General Report on Tunny


12A Page 16

-------------------------------------------
12 - CRYPTOGRAPHIC ASPECTS.
-------------------------------------------



12A     THE PROBLEM.

(a) Formulae and Notation.

In Chapter 11 we have defined P, K, Χ, Ψ', and Z as the letter of plain language, key, chi, extended psi and cipher streams in the active position, P and so on as their predecessors, P and so on as their successors and ΔP = P + P etc.

Before discussing the cryptographic aspects of the Tunny machine it is necessary to restate the formula of the machine.

Z = P + K
K = Χ + Ψ'

and to list the following relevant variants, D (or DE-CHI) being defined as the sum of Z and Χ streams.

Z = P + K = D + Χ
K = P + Z = Χ + Ψ'
D = Z + Χ = P + Ψ'

For practical, if not logical, simplicity it will be found that P, K, Ψ', D and Z are sometimes used to refer not to any specific letter in the active position but to the whole of the stream concerned.
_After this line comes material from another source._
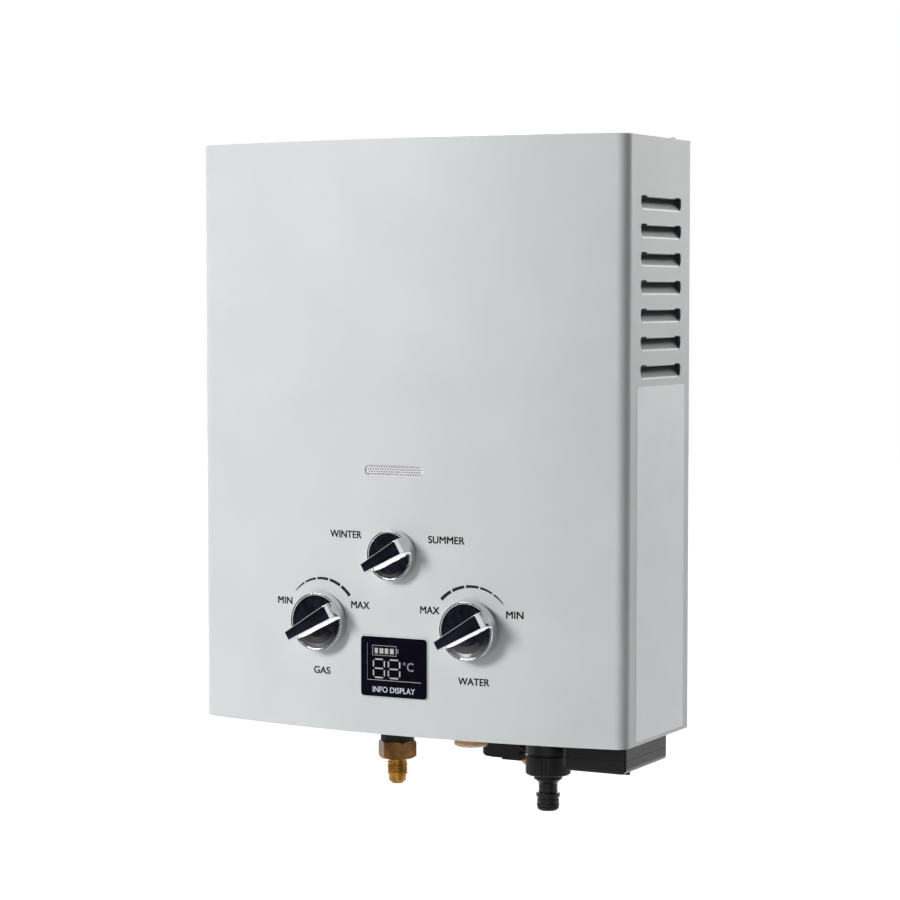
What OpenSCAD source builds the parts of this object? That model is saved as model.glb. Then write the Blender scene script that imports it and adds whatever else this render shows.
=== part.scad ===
// Wall-hung gas water heater for camping use: a bowed sheet-metal cover over a burner, a finned
// copper heat exchanger, a linked gas and water valve and a battery box, with all pipes at the base.
// X runs to the right, Y to the back and Z up. The origin is at the hanging hole in the back plate.

/* [Case] */
// Width of the cover
case_w = 340; // [330:1:410]
// Height of the cover
case_h = 420; // [400:1:505]
// Depth of the straight sides
case_d = 110; // [106:1:132]
// How far the front bows out beyond the sides
bow = 19; // [12:0.5:26]
// Radius of the upright front corners
corner_r = 9; // [8.5:0.5:12]
// Thickness of the cover's sheet
sheet = 1; // [0.8:0.1:1.2]
// Thickness of the inner plates
plate_t = 1.2; // [1:0.1:1.6]
// Width of the turned-in rims at the cover's top and bottom
rim_w = 8; // [6:0.5:8]
// Gap between a plate and the cover round it
fit = 0.3; // [0.2:0.05:0.5]

/* [Hanging] */
// Height of the hanging hole above the cover's bottom edge
hang_z = 392; // [370:1:398]
// Radius of the hole that a screw head passes
hang_head_r = 5.5; // [4.5:0.1:6]
// Radius of the slot that holds the screw
hang_slot_r = 2.75; // [2:0.05:3]
// Length of the slot above the hole
hang_slot_len = 12; // [9:0.5:14]
// Distance between the two lower fixing holes
lower_hole_span = 240; // [180:1:280]
// Height of the lower fixing holes
lower_hole_z = 30; // [20:1:50]
// Radius of the lower fixing holes
lower_hole_r = 2.5; // [2:0.1:3]
// Left end of the raised lip on the back plate
lip_left = -39; // [-60:1:-30]
// Length of the raised lip
lip_len = 111; // [80:1:130]
// How far the lip rises above the cover
lip_up = 9.5; // [6:0.5:12]

/* [Louvres] */
// Louvres on each side
louvre_count = 7; // [3:1:8]
// Length of a louvre
louvre_len = 71; // [60:1:78]
// Height of a louvre
louvre_h = 9.4; // [8:0.1:11]
// Distance from one louvre to the next
louvre_pitch = 19.4; // [16:0.1:22]
// Top edge of the first louvre below the cover's top
louvre_top = 42; // [30:1:60]
// Gap from the back edge to the louvres
louvre_back = 16; // [15.5:0.5:22]
// How far a louvre is pressed in
louvre_in = 5; // [3:0.1:6]
// Radius of a louvre's lower corners
louvre_r = 6; // [4:0.5:7.5]

/* [Knobs] */
// Diameter of the gas and water knobs
knob_d = 42; // [35:0.5:46]
// Diameter of the season knob
season_d = 36; // [32:0.5:42]
// Distance of the gas and water knobs from the middle
knob_x = 60; // [57:0.5:64]
// Height of the gas and water knobs
knob_z = 78; // [74:0.5:82]
// Height of the season knob
season_z = 128; // [125:0.5:130]
// Height of a knob's skirt
knob_skirt = 7; // [5:0.5:9]
// Height of the grip above the knob's face
grip_h = 11.5; // [8:0.5:14]
// Width of the grip at its pointer end
grip_wide = 11.5; // [9:0.5:13]
// Width of the grip at its tail
grip_narrow = 7; // [5:0.5:8]
// Radius of the rounded nose of the grip
nose_r = 6; // [3:0.5:8]
// Angle of the pointer above the horizontal
pointer_a = 30; // [0:1:60]
// Gap between a knob and the panel
knob_gap = 0.6; // [0.4:0.1:1]
// Radius of the hub behind each knob
hub_r = 8; // [7:0.1:8.5]
// Radius of the valve spindles
spindle_r = 4; // [3:0.1:4.5]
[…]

Further, now that the distinction between a message and a transmission has been carefully drawn, it will be convenient to refer to each of these as a message. This practice is in accordance with the traditional usage and agrees with that found in the Research Logs and other contemporary Tunny documents. The exact meaning will usually be clear from the context.



(b) Wheel-breaking and Setting.

Cryptographic work on Tunny fall into two parts

(i) The recovery of wheel patterns or WHEEL-BREAKING
         (ii) The recovery of message settings or SETTING.

The theoretical basis of wheel-breaking and setting is very similar, and for every method of setting there is a corresponding method of wheel-breaking which uses more traffic and more information.

Normal practice is therefore to select the most promising material enciphered on a given set of wheel patterns and to use this for wheel-breaking. When the wheel patterns are known, they can then be used for setting other messages enciphered on them.

It will be noticed that it is possible to determine

(i) relative but not absolute settings
         (ii) wheel patterns of corresponding chis and psis (e.g. Χ4 Ψ4) only with the proviso that dots and crosses may be interchanged on both wheels. This does not apply if one of the wheels is involved in the limitation.

(c) Weaknesses of Tunny.

The fact that Tunny can be broken at all depends on the fact that P, Χ, Ψ', K and D have marked statistical, periodic or linguistic characteristics which distinguish them from random sequences of letters.